We — I talked about Motrin fever patches and as an example of the type of innovation we are launching in the market. So for China, the power of the portfolio will continue to be agile and move resources to see — to the areas where we get a good return. Clearly, today, it’s more in the self-care side than in other parts of the business. But our teams on the ground are agile, and we’ll continue to be ready. We have been in China for decades. We are in China for the long term, and we remain confident in the long-term prospect of this market given the size of the middle class, the Healthy China 2030 agenda, and other underlying factors in that market.

Operator: Our final questions will be from the line of Susan Anderson with Canaccord Genuity.

Susan Anderson: Hi. Good morning. Thanks for taking my question. I was wondering if maybe you could talk about just the input cost inflation. You called out still pressuring gross margin. Is that still higher costs flowing through, just kind of wrapping around? Or have things elevated further? And then maybe if you could just talk about between commodity costs, labor, etc., what the drivers are there when you expect it to potentially fall off. Thanks.

Thibaut Mongon: Thank you, Susan. And as I said, we still see some elevated inflation, although it is slowing down. If you think about the pockets of our cost spine, we still see some elevated inflation in particular in two areas. Number one, it’s in energy and labor. On the areas where we see the declines, it’s already in resins, hydrochemicals, logistics, a significant decline given the normalization of the — particularly the freight lines, both in — on the sea and on land. So overall, we see a diminishing inflation. We are also adjusting our pricing accordingly.
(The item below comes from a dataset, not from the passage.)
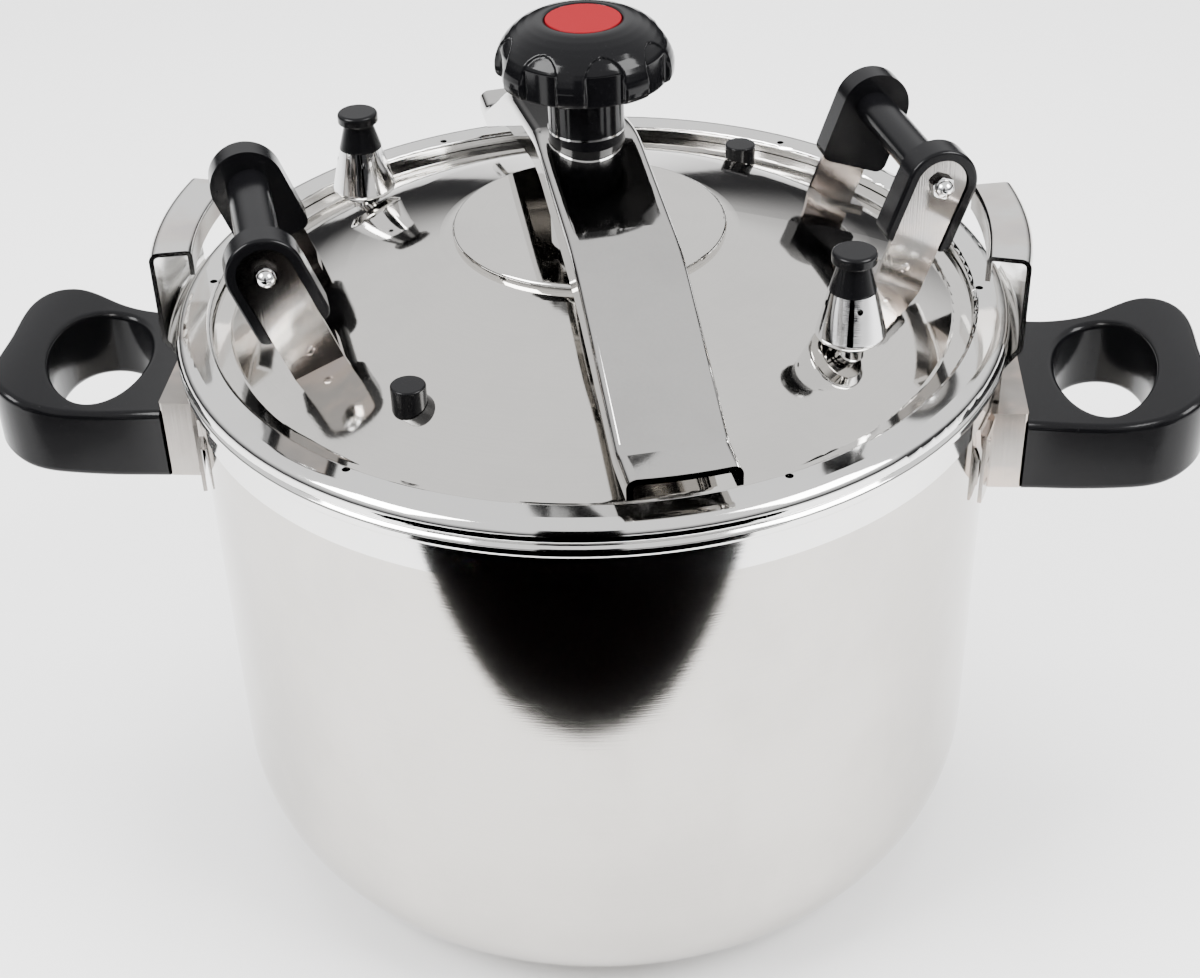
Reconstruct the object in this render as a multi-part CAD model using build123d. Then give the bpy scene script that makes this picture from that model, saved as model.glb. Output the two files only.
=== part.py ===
from build123d import *
import os
from math import cos, radians, sin, sqrt

# Large stovetop pressure cooker: a deep steel pot with a hollow rim ring, a domed lid that drops
# inside that ring onto a gasket, and a cross beam that a central screw raises against two hooked
# ears. Millimetres, +Z up. The origin is the middle of the flat base. +X runs through the right
# ear and the right side handle. The lid and its beam stand turned by LID_TURN, unlocked.

# ---- pot -----------------------------------------------------------------------------------------
BODY_R = 200.0           # outside radius of the straight wall
WALL = 1.6               # sheet of the pot
CORNER_R = 73.0          # outside radius between base and wall
LEDGE_Z = 306.5          # top of the inward ledge that carries the gasket
LEDGE_CORNER_R = 5.0
MOUTH_R = 176.5          # free opening inside the ledge
MOUTH_LIP = 8.0          # height of the turned-down edge of the mouth
MOUTH_LIP_R = 3.0

# ---- hollow rim ring -----------------------------------------------------------------------------
RING_T = 1.2
RING_TOP_Z = 318.5
RING_IN_R = 188.0        # inner leg, which guides the lid
RING_CREST_BEND_R = 7.0
RING_BEAD_R = 205.8      # greatest radius of the upper bead
RING_GROOVE_Z = 308.6
LOWER_BEAD_R = 205.2
RING_SHOULDER_Z = 300.0
RING_FOOT_Z = 284.0
VENT_R = 1.9             # six vent holes let the air out of the hollow ring
VENT_CIRCLE_R = 191.3
VENT_COUNT = 6

# ---- ears, saddles and handle brackets -----------------------------------------------------------
SADDLE_T = 2.0
SADDLE_HALF_DEG = 22.0
SADDLE_TOP_Z = 283.2
SADDLE_LOW_Z = 252.0
EAR_T = 2.4
EAR_HALF_DEG = 11.2
EAR_TOP_Z = 356.0
EAR_OUT_R = 213.0
EAR_IN_R = 192.0         # face of the inner lip: the lid passes inside it
EAR_LIP_Z = 342.8        # lower edge of the lip, which the beam end bears on
EAR_LEG_Z = 278.0
EAR_SLANT_TOP_Z = 308.0
EAR_SLANT_LOW_Z = 295.0
STOP_LOW_Z = 311.0       # tip of the web that closes one end of each ear
STOP_WAIST = (205.6, 332.0)
BRACKET_HALF_W = 50.0
BRACKET_T = 2.0
BRACKET_LOW_Z = 234.0
BRACKET_TOP_Z = 277.0
BRACKET_FACE_X = 214.0   # where the moulded handle starts
TAB_DEG = 5.0            # welded tabs on both sides of the bracket
BOLT_R = 3.0
HANDLE_BOLT_Y = 30.0
HANDLE_BOLT_Z = 255.0
HANDLE_BOLT_DEPTH = 9.0

# ---- side handles --------------------------------------------------------------------------------
HANDLE_OUT_X = 303.0
HANDLE_HALF_W = 58.0
HANDLE_EDGE_R = 3.5
HANDLE_HOLE_X = 257.0
HANDLE_HOLE_L = 48.0     # opening along X
HANDLE_HOLE_W = 86.0     # opening along Y

# ---- lid -----------------------------------------------------------------------------------------
LID_TURN = 15.0          # degrees between the ears' axis and the lid's own X axis at rest
LID_T = 2.0
LID_R = 187.2
LID_FLANGE_Z = 312.0     # top of the flat flange
LID_FLANGE_IN_R = 178.5
DOME_MID = (132.0, 331.6)
DOME_TOP_R = 70.0
DOME_TOP_Z = 351.0
DOME_BLEND_R = 260.0
DOME_SLOPE = (DOME_MID[1] - LID_FLANGE_Z) / (LID_FLANGE_IN_R - DOME_MID[0])
GASKET_GAP = 0.3
GASKET_IN_R = 178.6
GASKET_OUT_R = 187.4
DISC_R = 67.0
DISC_T = 4.0
DISC_EDGE_R = 1.8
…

Remember, asset principle, we are aiming to maintain our gross margins through value realization and premiumization to ensure that we maintain our gross margins and nothing more, so we have healthy margins to be able to invest back in our brands. So that’s our principle. We’re living into it, and we are seeing the inflation diminishing, which is a good thing.

Susan Anderson: Great. And then if I could just add one more also on the beauty and skin segment. Just the operating income, it looks like there was increasing deleverage there. Is that mainly from just lower sales? Or is there something else going on there, too?

Thibaut Mongon: In the case of skin health and beauty, if you look at our margins, we are focusing our efforts on improving our gross margins to be able to create more fuel for growth. The other thing that is particular in our business is we moved the resources around. And when we see the opportunity to invest, like in this case, when we see the new innovation, we’re actually moving resources to be able to drive that innovation. In the end, it’s a temporary, more phasing matter when it comes to the quarterly margins. But if you look at it on a normalized basis, on a full year basis, you will not see those ups and downs. It’s just how the phasing of our advertising spend, but we are focusing our efforts on the healthy gross margins to be able to invest back in our brands and not only in skin health but in general.